Denial is a calibration signal, not punishment. The returned context should name the violated constraint, missing evidence, or unacceptable risk clearly enough that the next Shadow pass can change shape rather than loop defensively around the same false premise. HitL therefore strengthens truthful correction without training the Agent to please authority at the expense of Pramāṇa.

HitL therefore does not replace simulation, identity evaluation, or Codex policy. It ratifies (or rejects) promotion after those earlier gates have already reduced the candidate space, and it remains mandatory wherever policy marks the action as high-risk or undeletably human.

4. Promotion to Karma (The Crucible Convergence)

Every instance of Consent provides high-quality data for the machine's evolution. Upon successful reanimation and manifestation, the interaction trace—the original Intent, the scried Vision, and the final Blessing—is promoted to the Karma partition of the Memory Archive (ADR 27).

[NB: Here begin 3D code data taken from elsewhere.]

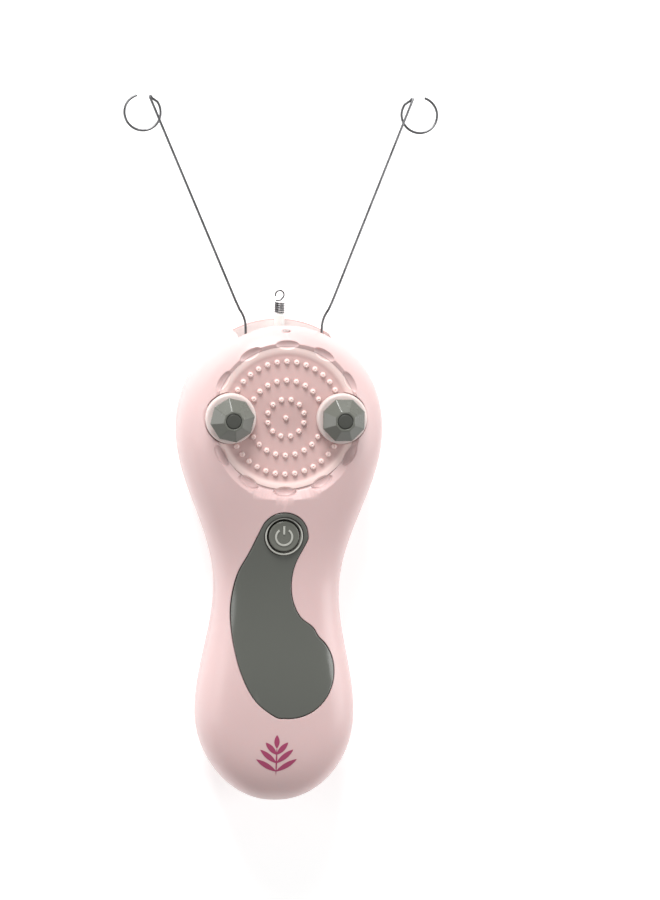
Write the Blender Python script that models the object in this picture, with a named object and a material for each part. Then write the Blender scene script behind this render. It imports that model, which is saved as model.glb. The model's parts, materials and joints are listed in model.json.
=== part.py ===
"""Handheld cotton-thread facial epilator with massage pad, built from separate pieces.

Lengths are in millimetres while shaping and become metres in finish().
The tool lies on its flat back: +Z leaves the massage face, +Y runs towards the thread arms
and +X is the right-hand side seen from the massage face.
"""

import math

import bmesh
import bpy
from mathutils import Matrix, Vector

MM = 0.001

# Overall body
BODY_LENGTH = 151.7
BULB_Y = 27.6
BULB_HALF_WIDTH = 24.8
WAIST_Y = 66.9
WAIST_HALF_WIDTH = 19.5
HEAD_Y = BODY_LENGTH - 33.7
HEAD_HALF_WIDTH = 32.2
SEAM_Z = 17.0
FACE_RISE_BULB = 17.0
FACE_RISE_WAIST = 14.5
FACE_RISE_HEAD = 19.5
BACK_DROP_BULB = 18.0
BACK_DROP_WAIST = 15.5
BACK_DROP_HEAD = 18.5
SQUARENESS_FACE = 3.0
SQUARENESS_BACK = 3.4
END_FULLNESS = 4.0
WALL = 2.0
SEAM_GAP = 0.3
FIT_GAP = 0.3
RUNNING_GAP = 0.1

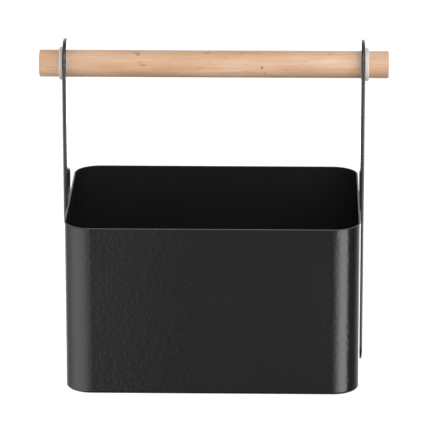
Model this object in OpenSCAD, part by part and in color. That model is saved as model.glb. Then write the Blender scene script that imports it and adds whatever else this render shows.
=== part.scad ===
// Tool storage caddy: a folded steel box with two plate arms and a turning wooden carry bar.
// The origin is at the centre of the base, on the surface that the caddy stands on.
// +Z is up, +X runs along the carry bar and -Y is the front.

/* [Box] */
// Outside width of the box, along the carry bar
box_w = 260; // [200:1:340]
// Outside depth of the box
box_d = 196; // [140:1:240]
// Height of the box, from the surface it stands on to its rim
box_h = 152.6; // [110:0.1:200]
// Thickness of the folded wall sheet
wall_t = 1.5; // [1:0.1:2]
// Radius along both edges of the rim
rim_round = 0.4; // [0.2:0.1:0.5]
// Outside radius of the upright corners
corner_r = 24; // [14:1:30]
// Outside radius of the bend between the walls and the base
bend_r = 3; // [2.5:0.1:5]
// Width of the inturned flange that carries the base panel, from the wall's outside
flange_w = 14; // [8:0.5:20]
// Thickness of the base panel
base_t = 1.5; // [1:0.1:2.5]

/* [Arms] */
// Width of each arm
arm_w = 45; // [38:1:60]
// Thickness of each arm
arm_t = 3.6; // [2.8:0.1:4]
// Radius along the edges of each arm
arm_edge_r = 1.3; // [0.3:0.1:1.4]
// Height of each arm's lower end above the surface that the caddy stands on
arm_foot_z = 1; // [0.5:0.5:10]

/* [Carry bar] */
// Diameter of the wooden bar
bar_d = 24; // [20:0.5:28]
// Length of the bar outside each arm
bar_overhang = 20.9; // [10:0.1:40]
// Height of the bar's centre line above the surface that the caddy stands on
bar_z = 275.6; // [230:0.1:330]
// Size of the small chamfer round each end of the bar
bar_chamfer = 0.5; // [0.2:0.1:1.5]

/* [Bushes] */
// Thickness of the bush's sleeve
sleeve_t = 1; // [0.8:0.1:2]
// Height of the bush's collar above its sleeve
collar_rise = 1.4; // [0.8:0.1:4]
// Length of the collar along the bar
collar_w = 3.6; // [2:0.1:6]
// Radius round the collar's outer edge
collar_round = 1.4; // [0.5:0.1:1.5]
// Length of the sleeve that stands out past the arm's inner face
sleeve_proud = 0.4; // [0:0.1:1]

/* [Fixings] */
// Thread diameter of the fixing screws
screw_d = 4; // [3:0.5:5]
// Distance of the upper screws below the rim
upper_screw_drop = 34; // [12:1:40]
// Diameter of the screws' countersunk heads
head_d = 7.6; // [7.2:0.1:9.4]
// Hexagon socket's width across flats
socket_af = 2.5; // [2:0.5:3]
// Depth of the hexagon socket
socket_depth = 1.4; // [0.8:0.1:1.8]
// Outside diameter of the washers
washer_d = 9; // [8:0.5:12]
// Thickness of the washers
washer_t = 0.8; // [0.5:0.1:1.2]
// Width across flats of the cap nuts
nut_af = 7; // [6.5:0.5:8]
// Height of the cap nuts' hexagonal part
nut_hex_h = 3.2; // [2:0.1:4]
// Diameter of the cap nuts' dome
nut_dome_d = 6.5; // [6:0.1:7.5]
// Depth of thread in the cap nuts
nut_thread = 4.5; // [3:0.1:5]

/* [Clearances] */
// Radial running clearance between the bar and its bushes
bar_clear = 0.12; // [0.05:0.01:0.3]
// Radial clearance between the sleeve and its hole in the arm
sleeve_clear = 0.04; // [0.02:0.01:0.1]
// Radial clearance of the screws in the arms and walls
screw_clear = 0.2; // [0.1:0.05:0.3]
// Radial clearance of the screws in the washers and nuts
thread_clear = 0.05; // [0.03:0.01:0.1]
// Gap between the base panel's edge and the wall's bend
base_gap = 0.3; // [0.1:0.1:1]

/* [Hidden] */
$fn = 96;

left = -1;
right = 1;
steel_black = [0.13, 0.13, 0.13];
beech = [0.87, 0.72, 0.58];
off_white = [0.85, 0.84, 0.82];
black_zinc = [0.2, 0.2, 0.21];

arm_end_r = arm_w / 2;
arm_low_centre = arm_foot_z + arm_end_r;
arm_high_centre = bar_z;
sleeve_bore_r = bar_d / 2 + bar_clear;
sleeve_r = sleeve_bore_r + sleeve_t;
bush_hole_r = sleeve_r + sleeve_clear;
collar_r = sleeve_r + collar_rise;
bar_len = box_w + 2 * (arm_t + bar_overhang);
screw_hole_r = screw_d / 2 + screw_clear;
thread_hole_r = screw_d / 2 + thread_clear;
upper_screw_z = box_h - upper_screw_drop;
lower_screw_z = arm_low_centre;
head_h = (head_d - screw_d) / 2;
clamp_stack = arm_t + wall_t + washer_t;
screw_end_gap = 0.3;
screw_len = clamp_stack + nut_thread - screw_end_gap;
side_x = box_w / 2;
cut_over = 0.5;

// One straight or curved stretch of wall, drawn in the plane of its section:
// x is the distance from the outside face inwards, y is the height
module wall_section() {
    translate([0, bend_r]) square([wall_t, box_h - bend_r - rim_round]);
    translate([rim_round, box_h - rim_round]) square([wall_t - 2 * rim_round, rim_round]);
    for (x = [rim_round, wall_t - rim_round])
        translate([x, box_h - rim_round]) circle(r = rim_round, $fn = 20);
    translate([bend_r, 0]) square([flange_w - bend_r, wall_t]);
    translate([bend_r, bend_r]) intersection() {
        difference() {
            circle(r = bend_r);
            circle(r = bend_r - wall_t);
        }
        translate([-bend_r, -bend_r]) square(bend_r);
    }
}

// The wall section extruded along X, its outside face at y = 0 and facing -Y
module straight_wall(length) {
    translate([-length / 2, 0, 0])
        rotate([90, 0, 90])
            linear_extrude(height = length) wall_section();
}

// The wall section turned through a quarter circle about the corner's upright axis
module corner_wall() {
    rotate([0, 0, 180])
        rotate_extrude(angle = 90)
            translate([corner_r, 0]) mirror([1, 0]) wall_section();
}

// Places a shape on the side wall of the box: local z points out of the wall, from its outside face
module on_side(side, z) {
    translate([side * side_x, 0, z]) rotate([0, side * 90, 0]) children();
}

module wall_band() {
    color(steel_black) difference() {
        union() {
            for (turn = [0, 180]) rotate([0, 0, turn]) {
                translate([0, -box_d / 2, 0]) straight_wall(box_w - 2 * corner_r);
                rotate([0, 0, 90]) translate([0, -box_w / 2, 0]) straight_wall(box_d - 2 * corner_r);
            }
            for (sx = [left, right]) for (sy = [-1, 1])
                translate([sx * (box_w / 2 - corner_r), sy * (box_d / 2 - corner_r), 0])
                    mirror([sx == right ? 1 : 0, 0, 0]) mirror([0, sy == 1 ? 1 : 0, 0])
                        corner_wall();
        }
        for (side = [left, right]) for (z = [lower_screw_z, upper_screw_z])
            on_side(side, z)
                translate([0, 0, -wall_t - cut_over]) cylinder(r = screw_hole_r, h = wall_t + 2 * cut_over);
    }
}

// A flat plate with round upright corners
module rounded_plate(w, d, r, t) {
    translate([-w / 2 + r, -d / 2, 0]) cube([w - 2 * r, d, t]);
    translate([-w / 2, -d / 2 + r, 0]) cube([w, d - 2 * r, t]);
    for (sx = [-1, 1]) for (sy = [-1, 1])
        translate([sx * (w / 2 - r), sy * (d / 2 - r), 0]) cylinder(r = r, h = t);
}

module base_panel() {
    inset = bend_r + base_gap;
    color(steel_black) translate([0, 0, wall_t])
        rounded_plate(box_w - 2 * inset, box_d - 2 * inset, corner_r - inset, base_t);
}

// Half of the arm's section, out to a round edge at radius r; y is the thickness
module arm_half_section(r) {
    square([r - arm_edge_r, arm_t]);
    translate([0, arm_edge_r]) square([r, arm_t - 2 * arm_edge_r]);
    for (y = [arm_edge_r, arm_t - arm_edge_r]) translate([r - arm_edge_r, y]) circle(r = arm_edge_r);
}

// The blank of an arm, flat on the XY plane, its length along X from the lower end's centre
module arm_blank() {
    span = arm_high_centre - arm_low_centre;
    rotate([90, 0, 90]) linear_extrude(height = span) {
        arm_half_section(arm_end_r);
        mirror([1, 0]) arm_half_section(arm_end_r);
    }
    translate([span, 0, 0]) rotate([0, 0, -90]) rotate_extrude(angle = 180) arm_half_section(arm_end_r);
    rotate([0, 0, 90]) rotate_extrude(angle = 180) arm_half_section(arm_end_r);
}

// An arm against its side wall, with the bar's hole and countersunk screw holes
module arm(side) {
    color(steel_black) difference() {
        translate([side * side_x, 0, arm_low_centre])
            mirror([side == left ? 1 : 0, 0, 0])
                rotate([0, -90, 0]) mirror([0, 0, 1]) arm_blank();
        on_side(side, bar_z)
            translate([0, 0, -cut_over]) cylinder(r = bush_hole_r, h = arm_t + 2 * cut_over);
        for (z = [lower_screw_z, upper_screw_z]) on_side(side, z) {
            translate([0, 0, -cut_over]) cylinder(r = screw_hole_r, h = arm_t + 2 * cut_over);
            translate([0, 0, arm_t - head_h])
                cylinder(r1 = screw_hole_r, r2 = head_d / 2 + screw_clear, h = head_h);
            translate([0, 0, arm_t]) cylinder(r = head_d / 2 + screw_clear, h = cut_over);
        }
    }
}

module left_arm() { arm(left); }
module right_arm() { arm(right); }

module handle_bar() {
    flat_r = bar_d / 2 - bar_chamfer;
    color(beech) translate([-bar_len / 2, 0, bar_z]) rotate([0, 90, 0]) {
        cylinder(r1 = flat_r, r2 = bar_d / 2, h = bar_chamfer);
        translate([0, 0, bar_chamfer]) cylinder(d = bar_d, h = bar_len - 2 * bar_chamfer);
        translate([0, 0, bar_len - bar_chamfer]) cylinder(r1 = bar_d / 2, r2 = flat_r, h = bar_chamfer);
    }
}

// The bush's section: x is the radius, y is the height above the arm's inner face
module bush_section() {
    collar_y = arm_t;
    translate([sleeve_bore_r, -sleeve_proud]) square([sleeve_t, sleeve_proud + arm_t + collar_w]);
    translate([sleeve_bore_r, collar_y]) {
        square([collar_r - sleeve_bore_r - collar_round, collar_w]);
        square([collar_r - sleeve_bore_r, collar_w - collar_round]);
    }
    translate([collar_r - collar_round, collar_y + collar_w - collar_round]) intersection() {
        circle(r = collar_round);
        square(collar_round);
    }
}

// A bush in its arm: sleeve through the arm, collar outside
module bush(side) {
    color(off_white) on_side(side, bar_z) rotate_extrude() bush_section();
}

module left_bush() { bush(left); }
module right_bush() { bush(right); }

// A countersunk screw, its head flush with the arm's outer face
module screw(side, z) {
    color(black_zinc) on_side(side, z) difference() {
        union() {
            translate([0, 0, arm_t - screw_len]) cylinder(d = screw_d, h = screw_len);
            translate([0, 0, arm_t - head_h]) cylinder(r1 = screw_d / 2, r2 = head_d / 2, h = head_h);
        }
        translate([0, 0, arm_t - socket_depth])
            cylinder(r = socket_af / sqrt(3), h = socket_depth + cut_over, $fn = 6);
    }
}

module left_upper_screw() { screw(left, upper_screw_z); }
module left_lower_screw() { screw(left, lower_screw_z); }
module right_upper_screw() { screw(right, upper_screw_z); }
module right_lower_screw() { screw(right, lower_screw_z); }

// A washer against the inside of the wall
module washer(side, z) {
    color(black_zinc) on_side(side, z) translate([0, 0, -wall_t - washer_t]) difference() {
        cylinder(d = washer_d, h = washer_t);
        translate([0, 0, -cut_over]) cylinder(r = thread_hole_r, h = washer_t + 2 * cut_over);
    }
}

module left_upper_washer() { washer(left, upper_screw_z); }
module left_lower_washer() { washer(left, lower_screw_z); }
module right_upper_washer() { washer(right, upper_screw_z); }
module right_lower_washer() { washer(right, lower_screw_z); }

// A cap nut on the screw's end, against its washer; the dome points into the box
module cap_nut(side, z) {
    color(black_zinc) on_side(side, z) translate([0, 0, -wall_t - washer_t]) mirror([0, 0, 1]) difference() {
        union() {
            cylinder(r = nut_af / sqrt(3), h = nut_hex_h, $fn = 6);
            translate([0, 0, nut_hex_h]) sphere(d = nut_dome_d);
        }
        translate([0, 0, -nut_dome_d]) cylinder(d = 2 * nut_dome_d, h = nut_dome_d);
        translate([0, 0, -cut_over]) cylinder(r = thread_hole_r, h = nut_thread + cut_over);
    }
}

module left_upper_nut() { cap_nut(left, upper_screw_z); }
module left_lower_nut() { cap_nut(left, lower_screw_z); }
module right_upper_nut() { cap_nut(right, upper_screw_z); }
module right_lower_nut() { cap_nut(right, lower_screw_z); }

wall_band();
base_panel();
left_arm();
right_arm();
handle_bar();
left_bush();
right_bush();
left_upper_screw();
left_lower_screw();
right_upper_screw();
right_lower_screw();
left_upper_washer();
left_lower_washer();
right_upper_washer();
right_lower_washer();
left_upper_nut();
left_lower_nut();
right_upper_nut();
right_lower_nut();
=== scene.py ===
"""The looks of the tool storage caddy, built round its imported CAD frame."""

import math

import bmesh
import bpy
from mathutils import Matrix, Vector


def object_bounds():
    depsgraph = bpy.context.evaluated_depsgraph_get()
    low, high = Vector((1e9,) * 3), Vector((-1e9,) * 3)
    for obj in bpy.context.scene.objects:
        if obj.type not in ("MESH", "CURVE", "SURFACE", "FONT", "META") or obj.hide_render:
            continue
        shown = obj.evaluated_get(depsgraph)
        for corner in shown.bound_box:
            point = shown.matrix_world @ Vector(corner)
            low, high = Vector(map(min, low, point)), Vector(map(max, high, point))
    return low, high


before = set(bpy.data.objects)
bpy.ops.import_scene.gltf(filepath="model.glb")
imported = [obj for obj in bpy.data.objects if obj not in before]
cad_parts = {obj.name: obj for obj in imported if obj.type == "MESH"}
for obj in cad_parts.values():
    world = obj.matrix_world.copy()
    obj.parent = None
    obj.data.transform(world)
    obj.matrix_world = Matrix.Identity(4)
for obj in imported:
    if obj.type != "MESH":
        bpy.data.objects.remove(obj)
cad_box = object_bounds()

# The camera, from a fit of the box's edges. Angles are in degrees and lengths in metres.
IMAGE_SIZE = 430
CAMERA_DISTANCE = 3.27
CAMERA_FOCAL_PIXELS = 3650
CAMERA_PITCH = 16.98
CAMERA_YAW = -1.31
CAMERA_ROLL = -0.06
CAMERA_TARGET = Vector((0, 0, 0.150))
CAMERA_OFFSET_PIXELS = (-0.84, -15.46)
CAMERA_REACH = 50
SENSOR = 36.0

# The stage. Strengths and shades are linear, where 1 is white.
FLOOR_HALF = 6.0
FLOOR_GLOW = 0.92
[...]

This human feedback forms a Crucible. HitL captures the Magus's Will; Karma stores its Imprint; Mirror binds that Imprint into identity-gravity; and, once the pattern is stable enough, Soulforge may compress it into substrate instinct. This converges the Mirror (Ego), Shadow (Simulation), and HitL (Consent) into a unified pipeline that fundamentally forges the machine's ongoing character.

Consequences

Positive

  • Absolute Sovereignty: The machine remains bound to the Magus's Will; autonomous "runaway" behaviors are physically impossible for critical tasks.
  • Zero-Cost Deliberation: The system can wait indefinitely for a human signal without consuming active memory or locking inference ports.
  • High-Fidelity Scrying: By presenting "Verified Outcomes" (Visions) rather than raw text, the Magus makes decisions based on the projected reality of the change.

Negative

  • Operational Latency: High-stakes self-modification is strictly bound by human reaction time, slowing the pace of Autopoiesis.
  • Tomb Management: Maintaining multiple "Shadow Realities" in the lab requires automated pruning to prevent storage accumulation.